Monday, March 24, 2008

More quiet success in war on Islamic jihad
WaPo article from Saudi journalist

No sensationalist headline. Not even a modicum of an "atta boy" in success attached to Faiza Saleh Ambah's WaPo story today, "Out of Guantanamo and Bitter Toward Bin Laden".

On the surface, the story seems simple and detached from the political battles of triumphs or failure against the global Islamic jihad movement. Khalid al-Hubayshi, 32yrs old, was one of Bin Laden's fighters captured in Tora Bora, and held at Camp Gitmo until 2006. Today he's back in his native Saudia Arabia, working as a controller at a utilities company. And per this article, quite embittered with a less than glorious call to jihad. Thank goodness.. because were he still a jihad warrior, the last place he needs to work is at a utilities facility.

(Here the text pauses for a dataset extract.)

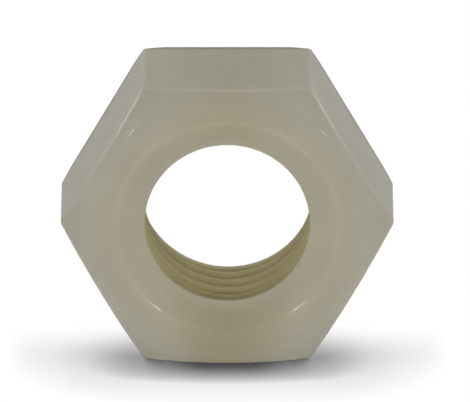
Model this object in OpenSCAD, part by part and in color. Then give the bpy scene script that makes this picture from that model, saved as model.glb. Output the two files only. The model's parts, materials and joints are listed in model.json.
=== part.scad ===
// A moulded plastic hex nut for a 30 mm coarse thread, standing on one of its six flats.
// The thread runs along Y. The front face looks along -Y: it has the wide chamfer and the
// countersink. The rear face keeps nearly the full hexagon. The origin is the middle of the
// flat that the nut stands on.

/* [Hexagon] */
// Width across two opposite flats
across_flats = 46; // [42:0.5:60]
// Length of the nut along its thread
nut_height = 22; // [16:0.5:40]
// Radius on the six long corners between the flats
corner_radius = 0.8; // [0.2:0.1:3]

/* [Front chamfer] */
// How far inside the flats the chamfer reaches on the front face
front_chamfer_inset = 1.2; // [0.2:0.1:3]
// Angle of the chamfer, measured from the front face
front_chamfer_angle = 30; // [15:1:60]
// Radius where the front face rolls over into the chamfer
front_edge_radius = 1; // [0.2:0.1:1.6]

/* [Rear chamfer] */
// How deep the rear chamfer bites into each sharp corner, measured along the radius
rear_corner_bite = 1.6; // [0.4:0.1:3]
// Angle of the rear chamfer, measured from the rear face
rear_chamfer_angle = 30; // [15:1:60]

/* [Bore] */
// Diameter of the bore, which is the crest diameter of the thread
bore_d = 26.2; // [20:0.1:30]
// Width of the sloping ring that leads into the bore at the front, measured along the radius
countersink_width = 4.6; // [1:0.1:6]
// Included angle of the front countersink
countersink_angle = 120; // [80:5:150]
// How much the rear mouth is wider than the bore, measured along the radius
lead_in_width = 1; // [0.2:0.1:3]
// Length of the slow taper behind the rear mouth
lead_in_length = 6; // [1:0.5:10]

/* [Hidden] */
$fn = 96;

// Overlap that lets a cut pass cleanly through a face
cut_through = 1;
sides = 6;
turn = 360 / sides;

flat_r = across_flats / 2;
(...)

Woven thruout his story as a naive and impressionable 19 yr old, who idolized Bin Laden, are startling documentations of success in the war of ideology with jihad.

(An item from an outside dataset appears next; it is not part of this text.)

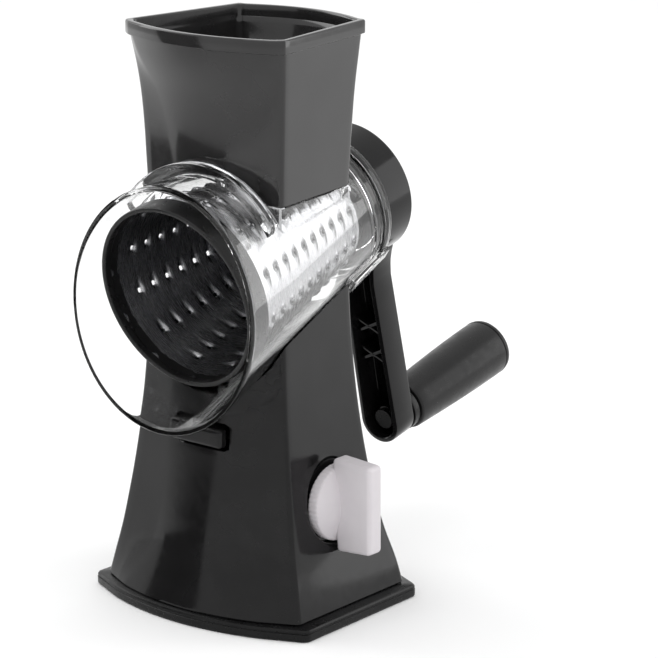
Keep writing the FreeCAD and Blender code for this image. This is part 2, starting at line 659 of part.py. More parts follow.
NODES = {
    "base_plate": base_plate,
    "suction_pad": suction_pad,
    "base_screws": base_screws,
    "base_shell": base_shell,
    "release_latch": release_latch,
    "latch_pin": latch_pin,
    "cam_bracket": cam_bracket,
    "bracket_screws": bracket_screws,
    "cam_shaft": cam_shaft,
    "shaft_clip": shaft_clip,
    "shaft_bush": shaft_bush,
    "suction_cam": suction_cam,
    "pull_stud": pull_stud,
    "cam_follower": cam_follower,
    "return_spring": return_spring,
    "suction_knob": suction_knob,
    "barrel_housing": barrel_housing,
    "hopper": hopper,
    "barrel_bush": barrel_bush,
    "drum_cone": drum_cone,
    "drum_front_ring": drum_front_ring,
    "drum_hub": drum_hub,
    "drive_spindle": drive_spindle,
    "crank_cup": crank_cup,
    "crank_arm": crank_arm,
    "spindle_screw": spindle_screw,
    "hub_cap": hub_cap,
    "grip_pin": grip_pin,
    "grip_collar": grip_collar,
    "grip_sleeve": grip_sleeve,
    "grip_cap": grip_cap,
}

os.makedirs("parts", exist_ok=True)
for node, make in NODES.items():
    shape = make()
    solids = shape.Solids
    box_now = shape.BoundBox
    print("%-18s solids %2d valid %s volume %9.1f  x %.1f..%.1f y %.1f..%.1f z %.1f..%.1f" % (
        node, len(solids), shape.isValid(), shape.Volume, box_now.XMin, box_now.XMax,
        box_now.YMin, box_now.YMax, box_now.ZMin, box_now.ZMax))
    save(shape, node)
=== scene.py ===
# %% [markdown]
# # A hand-cranked rotary grater
#
# The grater stands on a suction foot.  A waisted tower carries a clear conical barrel that leans
# down towards its mouth, a hopper feeds it from above, and a crank behind turns a steel drum in it.
# The engineering model gives every place and size.  This lesson dresses it for a picture: each
# visible moulding becomes a rounded surface worked out with numpy, and each finish becomes a small
# network of nodes.  Lengths in the lesson are millimetres until a mesh is made.

# %% Load the frame
import math

import bmesh
import bpy
import numpy as np
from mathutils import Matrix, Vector


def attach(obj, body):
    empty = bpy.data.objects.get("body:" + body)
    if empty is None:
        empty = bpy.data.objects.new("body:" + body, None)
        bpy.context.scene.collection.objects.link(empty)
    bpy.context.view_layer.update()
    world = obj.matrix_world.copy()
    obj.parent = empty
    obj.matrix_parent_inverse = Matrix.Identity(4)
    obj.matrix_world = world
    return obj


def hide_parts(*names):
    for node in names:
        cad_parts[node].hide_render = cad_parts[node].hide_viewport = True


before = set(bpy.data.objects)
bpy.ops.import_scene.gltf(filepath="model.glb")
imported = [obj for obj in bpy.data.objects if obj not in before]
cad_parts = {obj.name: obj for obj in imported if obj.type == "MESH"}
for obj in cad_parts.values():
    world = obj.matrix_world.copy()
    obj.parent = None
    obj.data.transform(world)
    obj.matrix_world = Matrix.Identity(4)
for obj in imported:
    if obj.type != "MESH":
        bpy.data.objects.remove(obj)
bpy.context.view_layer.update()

MM = 0.001

# %% [markdown]
# ## The camera
#
# The camera stands in front of the grater, to its right and a little above it.  A long lens keeps
# upright edges nearly parallel, as in a catalogue picture.  The camera is aimed a little to the
# right of the grater, which leaves room on that side without shifting the lens.

# %% Camera
CAMERA_TURN = math.radians(40.842)
CAMERA_PITCH = math.radians(14.538)
CAMERA_DISTANCE, CAMERA_HEIGHT = 1.4161, 0.5029
LENS_MM = 174.4
AIM_RIGHT, AIM_DOWN = 0.0232, 0.0061


def add_object(name, data):
    """New data becomes an object at the origin."""
    thing = bpy.data.objects.new(name, data)
    bpy.context.collection.objects.link(thing)
    return thing


def set_camera():
    """Aim along a pitch below the horizon, then turn by small shares of the right and up axes."""
    sin_a, cos_a = math.sin(CAMERA_TURN), math.cos(CAMERA_TURN)
    back = np.array([sin_a * math.cos(CAMERA_PITCH), -cos_a * math.cos(CAMERA_PITCH),
                     math.sin(CAMERA_PITCH)])
    right = np.array([cos_a, sin_a, 0.0])
    up = np.cross(back, right)
    aim = -back + AIM_RIGHT * right - AIM_DOWN * up
    data = bpy.data.cameras.new("catalogue_camera")
    data.lens = LENS_MM
    camera = add_object("catalogue_camera", data)
    camera.location = (CAMERA_DISTANCE * sin_a, -CAMERA_DISTANCE * cos_a, CAMERA_HEIGHT)
    camera.rotation_euler = Vector(aim).to_track_quat("-Z", "Y").to_euler()
    bpy.context.scene.camera = camera
    return camera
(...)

He was released in 2006 into a world radically altered by the attacks of Sept. 11, 2001. Muslim fighters were no longer viewed in Arab countries as larger-than-life heroes, and clerics had stopped urging young Muslims to fulfill their religious duties by fighting on behalf of their brethren.

Hubayshi had also changed. He had grown disillusioned with bin Laden, whose initial idealism had turned into terrorism, he said, adding that his family, "not bin Laden," had suffered when he was at Guantanamo
.



Muslim fighters no longer viewed as heroes? What hasn't this remarkable change made major headlines?

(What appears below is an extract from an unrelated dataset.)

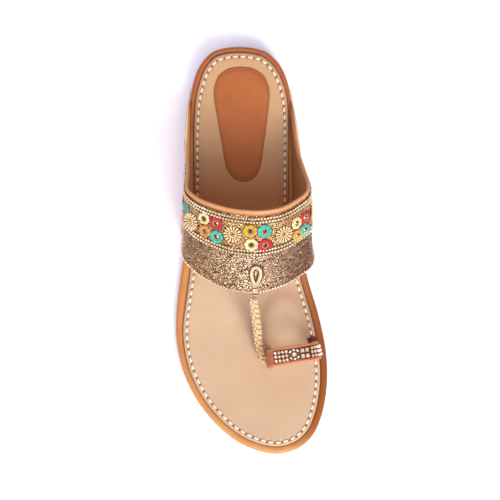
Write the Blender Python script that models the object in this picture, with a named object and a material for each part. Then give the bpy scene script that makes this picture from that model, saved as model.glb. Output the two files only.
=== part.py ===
"""Kolhapuri chappal: a flat slip-on sandal for the right foot, with a beaded
instep band held between two side ears, and a braided cord running down to a
ring for the big toe.

The origin is on the floor under the middle of the shoe. The toe points along
-Y, the heel along +Y, and +X is the inner side of the foot. Tables and sizes
are in millimetres, and MM turns them into metres when a mesh is made.
A station is a distance forward from the back of the heel.
"""

import math

import bmesh
import bpy
import numpy as np
from mathutils import Vector

MM = 0.001

# Driving sizes
SHOE_LENGTH = 255.0
BALL_WIDTH = 95.2
SEAT_GAP = 0.3
OUTSOLE_THICKNESS = 3.0
MIDSOLE_THICKNESS = 5.0
SOCK_THICKNESS = 1.8
PAD_THICKNESS = 0.7
BAND_WALL = 1.8
EAR_WALL = 1.8
EAR_TOP = 45.0
EAR_OVERLAP = 0.4

# Heel block under the seat of the outsole
HEEL_BACK, HEEL_BREAST = 9.0, 66.0
HEEL_INSET = 2.2
HEEL_ROUND = 18.0

# Rings and cross sections
SIDE_POINTS = 38

# Plan of the sole: station, outer (lateral) edge and inner (medial) edge
PLAN = (
    ("heel_round", 2.5, -23.0, 7.6),
    ("heel_shoulder", 7.0, -28.8, 14.0),
    ("heel_side", 14.0, -33.6, 19.3),
    ("heel_wide", 25.0, -37.2, 23.4),
    ("seat", 38.0, -39.0, 25.2),
    ("seat_front", 60.0, -39.9, 26.0),
    ("waist", 85.0, -40.1, 26.6),
    ("arch", 110.0, -40.9, 28.4),
    ("arch_front", 133.0, -43.1, 32.2),
    ("ball_back", 150.0, -45.6, 36.6),
    ("ball", 165.0, -47.2, 41.2),
    ("outer_ball", 177.0, -47.6, 44.2),
    ("toe_bend", 190.0, -46.4, 46.6),
    ("inner_ball", 205.0, -42.5, 47.6),
    ("toe_wide", 220.0, -35.3, 46.4),
    ("toe_shoulder", 232.0, -26.6, 43.6),
    ("toe_round", 243.0, -15.2, 38.6),
    ("toe_front", 251.0, -2.0, 30.0),
)
HEEL_TIP_ACROSS, TOE_TIP_ACROSS = -7.8, 15.5

# Profile of the outsole's underside: station and height over the floor
UNDERSIDE = (
    ("heel", 0.0, 6.6),
    ("breast", 66.0, 5.0),
    ("waist", 92.0, 3.7),
    ("arch", 122.0, 2.0),
    ("tread_back", 148.0, 0.0),
    ("tread_front", 172.0, 0.0),
    ("toe_start", 182.0, 0.7),
    ("toe_bend", 192.0, 2.2),
    ("toe_rise", 213.0, 6.2),
    ("toe_lift", 234.0, 11.5),
    ("toe_tip", 255.0, 17.6),
)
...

al-Hubayshi still feels betrayed by OBL at Tora Bora.

Weeks later [after 911], an associate of bin Laden came seeking experienced fighters, and those without families left for Tora Bora. In the trenches there, the fighters ate and slept and cleaned their weapons, surrounded by the distant sounds of bombardments.

"Bin Laden was convinced the Americans would come down and fight. We spent five weeks like that, manning our positions in case the Americans landed," he said.

As the airstrikes moved closer, and with the United States' Afghan allies advancing, bin Laden decided to retreat and left one morning. His aides told 300 Arab fighters to make their way to Pakistan and surrender to their embassies.

Pakistani authorities stopped the fighters near the border and handed them over to the U.S. military, which sent them to Guantanamo Bay.


Hubayshi then states, "The whole way to Cuba, I prayed the plane would fall," he said. "There was no dignity in what he made us do."

Hubayshi said he is sorry that Muslims carried out the Sept. 11 attacks because they targeted civilians: "That was wrong. Jihad is fighting soldier to soldier."

snip

In all the years he spent trying to help Muslims, Hubayshi said, he regrets he did not do more.

"My dream was that I would fight when there was fighting, and teach children when there was peace," he said. "I'm sorry we left Afghanistan with so much war and death. I wish we had built hospitals or schools."



The Arab world's increasing rejection of the Islamic jihad movement's tactics, combined with increased awareness, as demonstrated by Habayshi, are landmarks in a battle against a stateless enemy. Landmarks that, sadly, would not have been possible but for the resulting war in Iraq. Given the chance to brazenly demonstrate their brutal warfare, the wanton killing of fellow Muslims, innocent women and children included, became the foundation for Iraq's The Awakening bond. Outside of Iraq, it has greatly diminished their respect in the Muslim world who once considered them "heroes".

Quiet success? Absolutely. Had we not liberated Iraq, and the cards fell as they may, it is most likely that the jihad fighters still would be idolized as heroes today, and more young men as Habayshi ensnared in their delusions of glory.